The book, following a toddler as he dreams, was born.

“It’s a way of encouraging kids to go to bed in a very sweet way,” Manzione said.

Students brainstormed how the story would be laid out. They decided a toddler’s dreams would grow out of what was in the child’s life. He escapes sea monsters and goes scuba diving. But everything is an exaggeration, such as a rubber duck that becomes an octopus in the dream.

Every student had a part in the creative process. For instance, Sydney Simmons served as illustrator.

“Everything about the book had to do with the kids,” Manzione said.

Manzione, who has children who attend Franklin schools, uploaded the color illustrations onto a free publishing website, and 50 copies of “Andrew Evans, Dream Chaser” were ordered and given to the students, school board members and Glenda Ritz, state superintendent of public instruction.

Along the way, students and their adviser got more out of the experience than a brightly colored book.

Manzione decided to teach the Blue Key class as a way to address issues in her own life.

She has a degree from Franklin College to teach middle school English but has worked as a freelance artist after she decided she didn’t want to teach.

After her family went through financial hardship when her husband lost his job, she volunteered at the school to find happiness.

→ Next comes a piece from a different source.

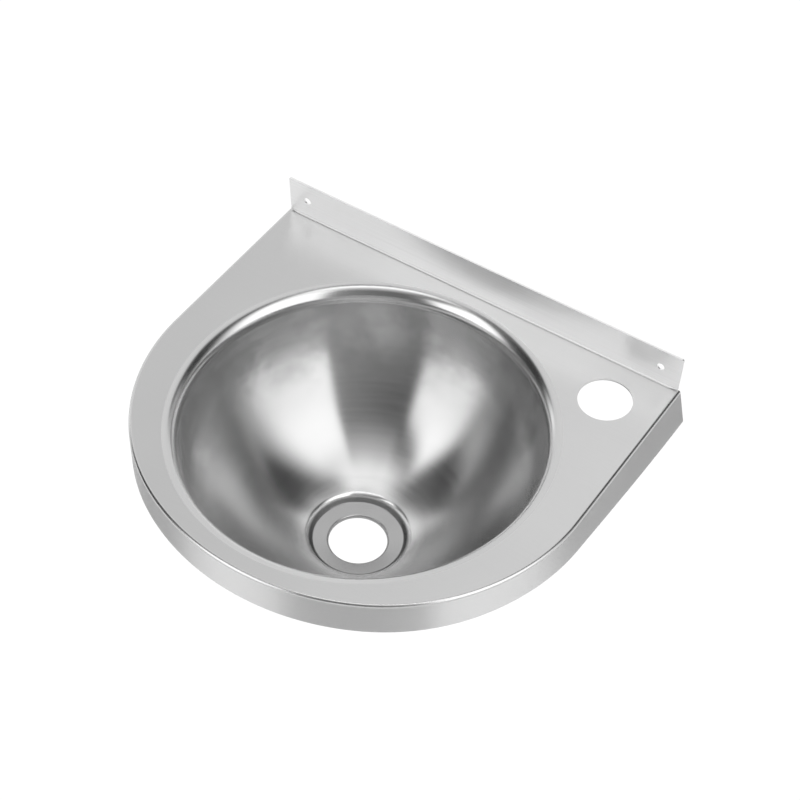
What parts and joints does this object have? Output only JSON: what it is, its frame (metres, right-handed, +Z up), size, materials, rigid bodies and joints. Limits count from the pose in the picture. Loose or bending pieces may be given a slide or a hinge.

“I needed more happy,” she said. “I needed to find things that made my life substantial that were unrelated to money.”

She added, “I got to guide the age group that I absolutely love and click with.”

She saw students collaborating, talking through questions and problems and deciding what they wanted to do.

Students got a way to pursue their passion and develop skills outside class.

Blue Key is a way for students to get another look at school, Sydney said.

“(Blue Key) actually gives you an opportunity to branch out,” she said. “A lot of time in class, they can’t do that, they have to focus on curriculum.”

The Blue Key book publishing allows students to have an actual piece of work filled with their ideas, she said.

“There are so many other children who want a tangible version of their ideas,” Sydney added.

The class likely will continue. Manzione said she would like to find ways to improve the class. Overall, she said, the book was incredible for a first effort.

“I wasn’t ready for the book to be so good,” she said.